# [Given exercise]
Work out the number of lines in the records that include the word "into"; reply with that number alone.

# [Material provided]
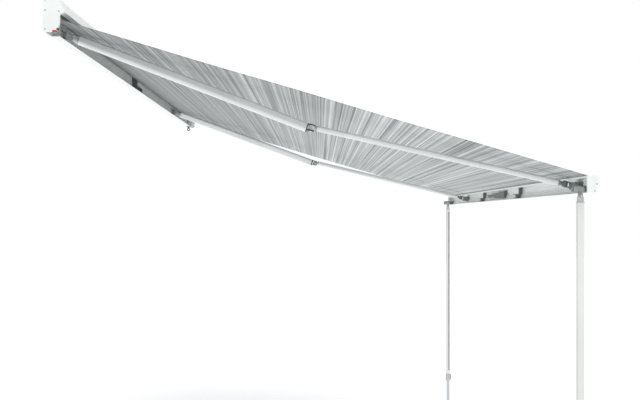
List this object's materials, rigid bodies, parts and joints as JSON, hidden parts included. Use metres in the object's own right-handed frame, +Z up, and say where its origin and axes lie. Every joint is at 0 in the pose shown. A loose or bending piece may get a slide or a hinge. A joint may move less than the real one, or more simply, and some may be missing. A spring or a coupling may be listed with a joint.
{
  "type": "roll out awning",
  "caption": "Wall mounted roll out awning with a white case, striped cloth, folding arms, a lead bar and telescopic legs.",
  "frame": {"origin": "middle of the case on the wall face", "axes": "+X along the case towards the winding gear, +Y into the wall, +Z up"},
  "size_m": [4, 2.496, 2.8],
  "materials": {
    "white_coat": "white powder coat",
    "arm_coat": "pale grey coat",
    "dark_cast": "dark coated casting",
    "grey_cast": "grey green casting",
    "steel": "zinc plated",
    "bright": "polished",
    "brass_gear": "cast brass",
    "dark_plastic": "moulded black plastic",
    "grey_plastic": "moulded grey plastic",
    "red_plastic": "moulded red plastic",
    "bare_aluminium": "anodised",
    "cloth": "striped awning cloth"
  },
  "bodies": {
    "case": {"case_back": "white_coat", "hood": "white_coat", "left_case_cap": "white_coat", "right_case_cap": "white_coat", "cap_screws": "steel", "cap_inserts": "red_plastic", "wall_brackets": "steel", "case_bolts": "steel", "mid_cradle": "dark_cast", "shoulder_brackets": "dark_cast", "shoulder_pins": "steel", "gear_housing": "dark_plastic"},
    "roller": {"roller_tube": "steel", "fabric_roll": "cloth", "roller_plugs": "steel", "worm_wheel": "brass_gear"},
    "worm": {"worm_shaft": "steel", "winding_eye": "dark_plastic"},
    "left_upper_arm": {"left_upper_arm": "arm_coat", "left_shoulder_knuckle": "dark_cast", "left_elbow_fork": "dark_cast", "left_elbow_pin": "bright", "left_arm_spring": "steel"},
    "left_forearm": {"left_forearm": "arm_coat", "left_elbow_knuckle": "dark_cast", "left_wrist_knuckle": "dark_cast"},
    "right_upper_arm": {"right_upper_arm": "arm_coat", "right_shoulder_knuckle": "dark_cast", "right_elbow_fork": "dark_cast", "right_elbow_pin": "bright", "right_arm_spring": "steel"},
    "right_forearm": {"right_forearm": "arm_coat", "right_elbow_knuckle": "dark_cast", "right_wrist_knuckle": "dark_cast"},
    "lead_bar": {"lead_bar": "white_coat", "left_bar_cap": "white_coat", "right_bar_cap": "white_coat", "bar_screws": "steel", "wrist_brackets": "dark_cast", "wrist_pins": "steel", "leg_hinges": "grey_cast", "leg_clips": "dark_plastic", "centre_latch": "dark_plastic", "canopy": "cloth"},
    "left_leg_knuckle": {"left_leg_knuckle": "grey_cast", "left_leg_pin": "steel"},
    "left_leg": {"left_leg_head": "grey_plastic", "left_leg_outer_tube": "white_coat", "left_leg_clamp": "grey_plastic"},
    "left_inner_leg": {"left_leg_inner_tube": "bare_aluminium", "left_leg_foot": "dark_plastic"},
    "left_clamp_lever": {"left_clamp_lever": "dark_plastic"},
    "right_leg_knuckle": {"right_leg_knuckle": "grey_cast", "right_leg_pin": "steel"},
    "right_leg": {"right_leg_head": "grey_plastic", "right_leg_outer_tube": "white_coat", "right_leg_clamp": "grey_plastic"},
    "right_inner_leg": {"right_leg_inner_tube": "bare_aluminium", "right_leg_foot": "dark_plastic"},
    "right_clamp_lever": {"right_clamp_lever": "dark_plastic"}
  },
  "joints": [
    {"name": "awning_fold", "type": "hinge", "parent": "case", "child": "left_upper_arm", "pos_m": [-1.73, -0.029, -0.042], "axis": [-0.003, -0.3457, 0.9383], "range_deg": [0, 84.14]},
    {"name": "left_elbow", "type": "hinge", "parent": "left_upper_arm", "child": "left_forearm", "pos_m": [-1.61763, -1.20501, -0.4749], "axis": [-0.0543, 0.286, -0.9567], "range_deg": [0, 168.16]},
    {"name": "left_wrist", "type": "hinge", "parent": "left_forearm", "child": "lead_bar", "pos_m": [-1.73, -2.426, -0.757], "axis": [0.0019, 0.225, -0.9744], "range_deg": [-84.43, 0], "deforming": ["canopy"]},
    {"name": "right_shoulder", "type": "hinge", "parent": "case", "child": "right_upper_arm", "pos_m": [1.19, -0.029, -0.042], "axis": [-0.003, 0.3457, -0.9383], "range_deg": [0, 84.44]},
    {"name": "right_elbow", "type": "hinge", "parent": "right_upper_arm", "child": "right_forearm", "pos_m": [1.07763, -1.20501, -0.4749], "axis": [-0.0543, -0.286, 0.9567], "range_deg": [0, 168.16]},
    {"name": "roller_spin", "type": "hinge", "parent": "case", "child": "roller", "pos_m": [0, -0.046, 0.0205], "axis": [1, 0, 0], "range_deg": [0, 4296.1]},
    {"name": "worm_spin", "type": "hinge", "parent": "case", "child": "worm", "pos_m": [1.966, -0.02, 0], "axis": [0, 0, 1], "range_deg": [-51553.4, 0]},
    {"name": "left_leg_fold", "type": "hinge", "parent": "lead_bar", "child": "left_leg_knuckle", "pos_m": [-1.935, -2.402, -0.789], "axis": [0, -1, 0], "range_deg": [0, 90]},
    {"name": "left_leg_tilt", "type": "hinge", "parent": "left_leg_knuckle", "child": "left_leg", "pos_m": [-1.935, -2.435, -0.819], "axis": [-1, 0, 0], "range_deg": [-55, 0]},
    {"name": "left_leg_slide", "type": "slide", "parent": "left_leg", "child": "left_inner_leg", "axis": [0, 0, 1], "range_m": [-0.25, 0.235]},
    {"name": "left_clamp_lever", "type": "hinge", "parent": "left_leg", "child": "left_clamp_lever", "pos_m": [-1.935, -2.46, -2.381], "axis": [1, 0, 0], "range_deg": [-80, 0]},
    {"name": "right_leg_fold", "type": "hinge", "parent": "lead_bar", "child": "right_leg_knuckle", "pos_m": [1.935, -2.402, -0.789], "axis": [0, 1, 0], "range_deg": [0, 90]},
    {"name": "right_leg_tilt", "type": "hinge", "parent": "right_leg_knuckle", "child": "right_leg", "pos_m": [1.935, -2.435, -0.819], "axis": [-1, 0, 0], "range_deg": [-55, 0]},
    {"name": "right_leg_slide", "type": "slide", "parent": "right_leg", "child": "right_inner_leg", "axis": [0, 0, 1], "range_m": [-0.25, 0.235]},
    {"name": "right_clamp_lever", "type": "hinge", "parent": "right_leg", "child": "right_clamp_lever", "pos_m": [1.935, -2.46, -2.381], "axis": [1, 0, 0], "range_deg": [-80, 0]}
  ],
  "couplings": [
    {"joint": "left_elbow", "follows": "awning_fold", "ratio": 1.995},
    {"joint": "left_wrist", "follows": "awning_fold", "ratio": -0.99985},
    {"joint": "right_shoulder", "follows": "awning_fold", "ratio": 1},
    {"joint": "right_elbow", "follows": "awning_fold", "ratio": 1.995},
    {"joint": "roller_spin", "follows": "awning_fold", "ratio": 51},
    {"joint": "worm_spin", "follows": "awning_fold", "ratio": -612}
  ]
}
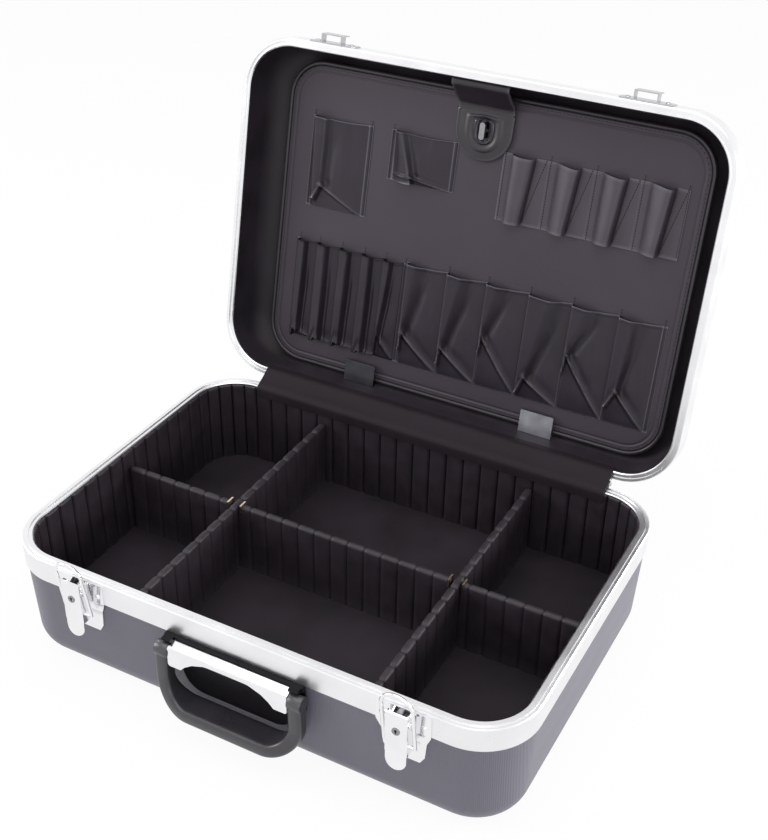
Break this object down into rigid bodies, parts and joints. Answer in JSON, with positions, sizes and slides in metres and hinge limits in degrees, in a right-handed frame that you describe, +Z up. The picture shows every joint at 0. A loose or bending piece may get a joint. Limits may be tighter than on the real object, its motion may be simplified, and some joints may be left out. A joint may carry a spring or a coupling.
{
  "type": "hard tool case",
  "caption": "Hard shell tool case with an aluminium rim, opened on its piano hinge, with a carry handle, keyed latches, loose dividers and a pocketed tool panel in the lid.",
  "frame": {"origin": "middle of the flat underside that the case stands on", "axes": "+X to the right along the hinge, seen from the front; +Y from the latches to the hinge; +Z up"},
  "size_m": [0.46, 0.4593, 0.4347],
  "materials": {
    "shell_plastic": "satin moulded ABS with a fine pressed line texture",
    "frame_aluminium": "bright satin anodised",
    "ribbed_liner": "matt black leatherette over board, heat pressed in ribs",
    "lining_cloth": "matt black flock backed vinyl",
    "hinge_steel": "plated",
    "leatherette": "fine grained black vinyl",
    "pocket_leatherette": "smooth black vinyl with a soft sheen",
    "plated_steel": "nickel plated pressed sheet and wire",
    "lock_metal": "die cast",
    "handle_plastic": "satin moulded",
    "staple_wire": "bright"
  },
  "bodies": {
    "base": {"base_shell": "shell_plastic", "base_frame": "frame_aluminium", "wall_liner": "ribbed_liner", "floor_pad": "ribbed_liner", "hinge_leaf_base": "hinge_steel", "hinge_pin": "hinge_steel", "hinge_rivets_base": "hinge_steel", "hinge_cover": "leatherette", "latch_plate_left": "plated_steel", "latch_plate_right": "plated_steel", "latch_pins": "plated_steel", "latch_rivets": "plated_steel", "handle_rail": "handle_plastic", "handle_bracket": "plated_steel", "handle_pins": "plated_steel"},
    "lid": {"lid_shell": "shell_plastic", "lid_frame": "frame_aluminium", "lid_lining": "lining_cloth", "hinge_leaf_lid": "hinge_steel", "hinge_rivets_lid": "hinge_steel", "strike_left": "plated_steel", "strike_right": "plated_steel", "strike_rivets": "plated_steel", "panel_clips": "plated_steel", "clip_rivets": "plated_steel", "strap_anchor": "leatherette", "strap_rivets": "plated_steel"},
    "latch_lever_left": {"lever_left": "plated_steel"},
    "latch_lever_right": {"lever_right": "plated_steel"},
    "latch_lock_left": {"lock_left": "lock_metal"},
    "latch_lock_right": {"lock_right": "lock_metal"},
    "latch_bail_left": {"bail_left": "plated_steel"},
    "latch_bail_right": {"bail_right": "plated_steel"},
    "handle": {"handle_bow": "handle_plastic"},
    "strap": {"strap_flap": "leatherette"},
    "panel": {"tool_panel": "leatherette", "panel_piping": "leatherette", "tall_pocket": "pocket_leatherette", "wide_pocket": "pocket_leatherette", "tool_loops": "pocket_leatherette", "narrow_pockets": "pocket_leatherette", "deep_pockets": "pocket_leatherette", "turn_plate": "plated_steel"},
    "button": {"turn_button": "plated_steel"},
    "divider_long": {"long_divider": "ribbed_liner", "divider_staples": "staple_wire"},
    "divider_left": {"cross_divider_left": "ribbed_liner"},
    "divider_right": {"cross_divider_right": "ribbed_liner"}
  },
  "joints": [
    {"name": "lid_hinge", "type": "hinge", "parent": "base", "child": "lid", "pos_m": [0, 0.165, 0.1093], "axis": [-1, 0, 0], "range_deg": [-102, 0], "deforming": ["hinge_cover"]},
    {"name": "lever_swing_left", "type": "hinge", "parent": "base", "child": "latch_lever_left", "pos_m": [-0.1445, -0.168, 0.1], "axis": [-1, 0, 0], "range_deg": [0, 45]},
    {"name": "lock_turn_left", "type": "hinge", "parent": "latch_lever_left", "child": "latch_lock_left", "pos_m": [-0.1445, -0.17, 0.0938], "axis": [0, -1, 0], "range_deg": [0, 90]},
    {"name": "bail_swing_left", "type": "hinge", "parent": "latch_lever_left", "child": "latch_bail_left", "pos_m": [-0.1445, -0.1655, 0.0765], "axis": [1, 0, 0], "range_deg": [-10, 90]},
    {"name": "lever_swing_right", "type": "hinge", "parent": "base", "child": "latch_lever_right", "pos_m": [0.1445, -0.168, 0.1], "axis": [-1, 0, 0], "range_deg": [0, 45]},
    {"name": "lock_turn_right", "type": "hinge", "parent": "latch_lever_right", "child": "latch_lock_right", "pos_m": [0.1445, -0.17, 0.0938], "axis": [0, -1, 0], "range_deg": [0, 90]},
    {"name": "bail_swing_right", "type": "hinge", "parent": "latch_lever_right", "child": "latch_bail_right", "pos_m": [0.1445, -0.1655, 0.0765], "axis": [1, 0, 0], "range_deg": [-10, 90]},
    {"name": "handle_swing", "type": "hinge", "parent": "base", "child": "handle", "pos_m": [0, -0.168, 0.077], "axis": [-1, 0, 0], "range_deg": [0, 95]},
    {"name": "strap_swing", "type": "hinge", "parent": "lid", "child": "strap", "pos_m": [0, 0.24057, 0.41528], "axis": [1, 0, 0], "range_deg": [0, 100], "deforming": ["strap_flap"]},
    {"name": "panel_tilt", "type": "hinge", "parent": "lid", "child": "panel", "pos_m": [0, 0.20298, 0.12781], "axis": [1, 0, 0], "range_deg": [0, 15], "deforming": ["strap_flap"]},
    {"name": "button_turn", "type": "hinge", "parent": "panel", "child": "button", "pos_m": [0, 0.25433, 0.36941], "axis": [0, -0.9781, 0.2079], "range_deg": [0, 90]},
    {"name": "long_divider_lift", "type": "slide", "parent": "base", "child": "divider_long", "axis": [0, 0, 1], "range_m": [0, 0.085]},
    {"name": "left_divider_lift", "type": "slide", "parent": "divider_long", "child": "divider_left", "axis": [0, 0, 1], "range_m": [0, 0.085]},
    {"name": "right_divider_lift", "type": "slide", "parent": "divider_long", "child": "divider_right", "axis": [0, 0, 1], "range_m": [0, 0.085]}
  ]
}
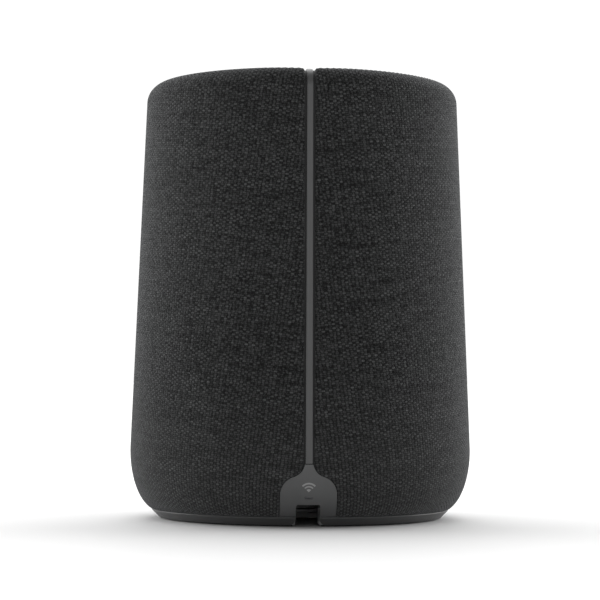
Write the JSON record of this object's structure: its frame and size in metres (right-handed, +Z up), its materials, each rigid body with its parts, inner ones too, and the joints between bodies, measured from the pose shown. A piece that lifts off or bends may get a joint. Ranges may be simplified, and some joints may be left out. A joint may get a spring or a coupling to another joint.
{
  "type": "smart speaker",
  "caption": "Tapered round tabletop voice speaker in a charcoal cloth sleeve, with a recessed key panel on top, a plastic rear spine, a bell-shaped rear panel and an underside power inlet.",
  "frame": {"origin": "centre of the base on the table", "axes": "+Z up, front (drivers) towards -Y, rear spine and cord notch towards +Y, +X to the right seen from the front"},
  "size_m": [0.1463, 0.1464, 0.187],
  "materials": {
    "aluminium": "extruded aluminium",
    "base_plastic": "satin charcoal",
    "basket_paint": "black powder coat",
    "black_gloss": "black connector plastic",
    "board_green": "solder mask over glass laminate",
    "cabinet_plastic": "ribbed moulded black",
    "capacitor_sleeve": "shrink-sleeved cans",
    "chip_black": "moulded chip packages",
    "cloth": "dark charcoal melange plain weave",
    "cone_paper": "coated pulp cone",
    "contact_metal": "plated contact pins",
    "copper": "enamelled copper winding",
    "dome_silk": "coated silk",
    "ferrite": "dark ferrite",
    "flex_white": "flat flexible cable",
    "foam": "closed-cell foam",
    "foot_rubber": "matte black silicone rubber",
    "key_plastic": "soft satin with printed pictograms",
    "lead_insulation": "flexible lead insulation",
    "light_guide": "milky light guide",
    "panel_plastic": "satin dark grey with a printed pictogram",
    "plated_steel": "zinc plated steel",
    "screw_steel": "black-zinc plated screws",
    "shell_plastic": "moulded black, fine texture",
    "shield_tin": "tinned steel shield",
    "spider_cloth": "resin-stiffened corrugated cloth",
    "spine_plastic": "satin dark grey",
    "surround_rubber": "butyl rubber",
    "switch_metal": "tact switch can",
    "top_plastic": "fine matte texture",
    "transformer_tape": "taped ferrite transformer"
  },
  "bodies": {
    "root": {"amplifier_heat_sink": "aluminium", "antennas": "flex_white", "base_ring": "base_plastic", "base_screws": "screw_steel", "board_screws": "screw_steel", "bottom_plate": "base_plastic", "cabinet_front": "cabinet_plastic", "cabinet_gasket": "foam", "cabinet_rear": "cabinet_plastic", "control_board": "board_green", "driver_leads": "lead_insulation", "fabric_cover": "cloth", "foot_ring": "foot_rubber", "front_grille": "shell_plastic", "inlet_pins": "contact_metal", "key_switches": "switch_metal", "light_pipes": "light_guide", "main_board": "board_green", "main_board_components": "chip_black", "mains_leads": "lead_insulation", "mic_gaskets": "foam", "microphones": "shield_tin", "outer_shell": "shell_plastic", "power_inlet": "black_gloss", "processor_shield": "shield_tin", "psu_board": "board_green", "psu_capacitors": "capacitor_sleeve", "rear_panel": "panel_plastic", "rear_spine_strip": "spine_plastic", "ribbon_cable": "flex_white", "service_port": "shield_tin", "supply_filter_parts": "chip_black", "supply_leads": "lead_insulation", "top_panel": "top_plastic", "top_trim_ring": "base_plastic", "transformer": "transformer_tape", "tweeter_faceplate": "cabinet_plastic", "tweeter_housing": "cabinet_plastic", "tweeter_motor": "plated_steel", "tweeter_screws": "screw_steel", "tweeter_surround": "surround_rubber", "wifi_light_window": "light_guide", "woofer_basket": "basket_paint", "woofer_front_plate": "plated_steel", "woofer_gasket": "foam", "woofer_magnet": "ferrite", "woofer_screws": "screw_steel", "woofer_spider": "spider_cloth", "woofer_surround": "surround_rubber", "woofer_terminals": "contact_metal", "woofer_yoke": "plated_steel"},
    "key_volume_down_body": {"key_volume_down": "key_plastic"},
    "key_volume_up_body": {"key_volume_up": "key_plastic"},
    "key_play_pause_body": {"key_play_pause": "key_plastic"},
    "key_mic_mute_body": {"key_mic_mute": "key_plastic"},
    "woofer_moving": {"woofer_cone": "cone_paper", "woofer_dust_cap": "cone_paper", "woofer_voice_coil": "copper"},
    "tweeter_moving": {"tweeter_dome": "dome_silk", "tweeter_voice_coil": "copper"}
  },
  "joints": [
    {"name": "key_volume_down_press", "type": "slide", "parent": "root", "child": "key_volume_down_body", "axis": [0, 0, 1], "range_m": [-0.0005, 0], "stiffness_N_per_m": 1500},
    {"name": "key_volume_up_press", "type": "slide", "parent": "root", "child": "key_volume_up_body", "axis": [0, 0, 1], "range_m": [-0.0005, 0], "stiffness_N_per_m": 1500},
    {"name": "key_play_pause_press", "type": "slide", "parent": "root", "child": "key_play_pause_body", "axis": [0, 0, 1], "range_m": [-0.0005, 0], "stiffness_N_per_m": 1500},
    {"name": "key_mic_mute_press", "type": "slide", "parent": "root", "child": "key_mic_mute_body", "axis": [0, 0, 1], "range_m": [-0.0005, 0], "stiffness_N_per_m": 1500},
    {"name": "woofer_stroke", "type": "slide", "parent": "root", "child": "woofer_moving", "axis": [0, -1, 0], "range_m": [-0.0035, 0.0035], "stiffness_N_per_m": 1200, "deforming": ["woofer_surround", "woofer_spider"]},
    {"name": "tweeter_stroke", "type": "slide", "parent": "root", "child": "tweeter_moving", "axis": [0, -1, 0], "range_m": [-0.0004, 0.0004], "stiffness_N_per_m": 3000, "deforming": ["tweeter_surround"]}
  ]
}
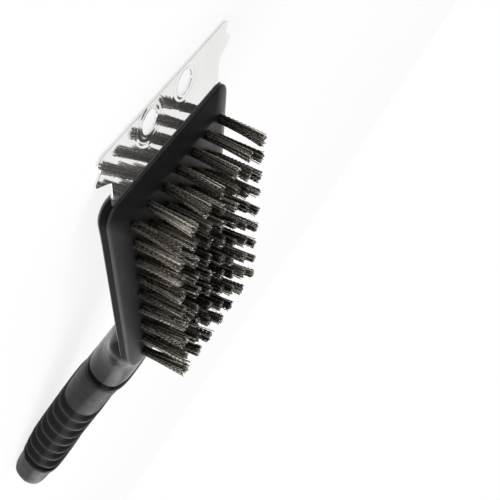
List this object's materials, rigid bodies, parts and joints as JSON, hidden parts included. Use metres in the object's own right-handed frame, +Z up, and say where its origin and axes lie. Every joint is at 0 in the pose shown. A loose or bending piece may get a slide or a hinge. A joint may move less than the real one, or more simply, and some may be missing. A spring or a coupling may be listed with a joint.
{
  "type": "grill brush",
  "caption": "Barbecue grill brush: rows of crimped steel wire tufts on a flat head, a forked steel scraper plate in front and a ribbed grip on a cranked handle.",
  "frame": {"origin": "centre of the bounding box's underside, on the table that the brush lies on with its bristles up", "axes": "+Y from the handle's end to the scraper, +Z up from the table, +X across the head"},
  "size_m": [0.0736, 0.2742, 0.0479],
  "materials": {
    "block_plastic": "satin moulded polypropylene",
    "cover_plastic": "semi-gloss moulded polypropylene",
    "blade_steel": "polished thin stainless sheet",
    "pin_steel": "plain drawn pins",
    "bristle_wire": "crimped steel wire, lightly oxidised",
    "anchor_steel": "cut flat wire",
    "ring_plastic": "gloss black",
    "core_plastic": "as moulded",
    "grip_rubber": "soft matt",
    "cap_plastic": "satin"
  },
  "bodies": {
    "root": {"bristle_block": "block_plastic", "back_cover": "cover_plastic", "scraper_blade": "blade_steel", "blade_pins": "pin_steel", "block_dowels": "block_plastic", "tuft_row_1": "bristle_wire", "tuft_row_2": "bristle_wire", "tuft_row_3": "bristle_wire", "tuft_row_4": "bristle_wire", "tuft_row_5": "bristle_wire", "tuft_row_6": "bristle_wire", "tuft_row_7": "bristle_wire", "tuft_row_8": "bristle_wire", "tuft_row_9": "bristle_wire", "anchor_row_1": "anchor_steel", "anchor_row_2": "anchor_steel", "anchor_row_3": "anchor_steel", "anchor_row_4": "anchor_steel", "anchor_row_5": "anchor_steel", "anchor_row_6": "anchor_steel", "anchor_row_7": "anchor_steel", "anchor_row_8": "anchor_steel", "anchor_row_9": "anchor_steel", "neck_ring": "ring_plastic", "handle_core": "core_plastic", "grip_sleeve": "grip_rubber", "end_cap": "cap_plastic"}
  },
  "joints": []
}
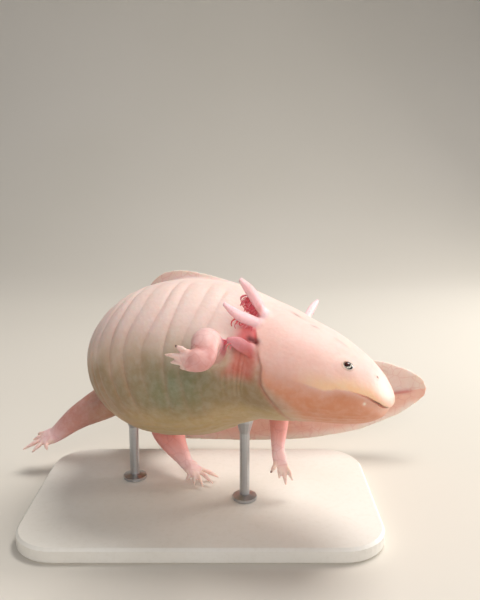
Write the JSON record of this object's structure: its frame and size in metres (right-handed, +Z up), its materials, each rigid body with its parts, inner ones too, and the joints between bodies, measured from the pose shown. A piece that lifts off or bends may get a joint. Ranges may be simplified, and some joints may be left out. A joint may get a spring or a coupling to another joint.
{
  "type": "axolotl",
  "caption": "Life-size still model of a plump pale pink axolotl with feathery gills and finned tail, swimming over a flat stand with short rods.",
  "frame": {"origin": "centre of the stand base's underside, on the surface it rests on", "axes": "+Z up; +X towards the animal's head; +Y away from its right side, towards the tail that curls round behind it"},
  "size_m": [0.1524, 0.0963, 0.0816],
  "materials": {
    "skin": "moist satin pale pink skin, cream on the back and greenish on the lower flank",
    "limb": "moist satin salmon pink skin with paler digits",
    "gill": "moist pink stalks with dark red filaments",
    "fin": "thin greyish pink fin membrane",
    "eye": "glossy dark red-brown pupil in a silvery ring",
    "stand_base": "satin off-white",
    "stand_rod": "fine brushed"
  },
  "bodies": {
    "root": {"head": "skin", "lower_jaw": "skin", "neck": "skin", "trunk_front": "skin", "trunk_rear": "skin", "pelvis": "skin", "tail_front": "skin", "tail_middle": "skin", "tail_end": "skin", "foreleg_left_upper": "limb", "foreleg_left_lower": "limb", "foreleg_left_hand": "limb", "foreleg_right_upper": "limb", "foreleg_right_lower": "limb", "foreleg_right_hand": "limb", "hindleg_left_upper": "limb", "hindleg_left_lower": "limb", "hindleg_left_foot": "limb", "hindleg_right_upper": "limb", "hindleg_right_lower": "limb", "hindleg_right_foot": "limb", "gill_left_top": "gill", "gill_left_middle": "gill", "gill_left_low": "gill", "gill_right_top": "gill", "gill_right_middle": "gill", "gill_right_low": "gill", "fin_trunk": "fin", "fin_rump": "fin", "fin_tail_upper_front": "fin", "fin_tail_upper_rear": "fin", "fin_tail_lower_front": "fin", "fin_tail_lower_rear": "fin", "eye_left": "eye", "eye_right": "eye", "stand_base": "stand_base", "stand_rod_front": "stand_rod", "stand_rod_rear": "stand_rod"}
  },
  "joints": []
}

# [Result for this task]
2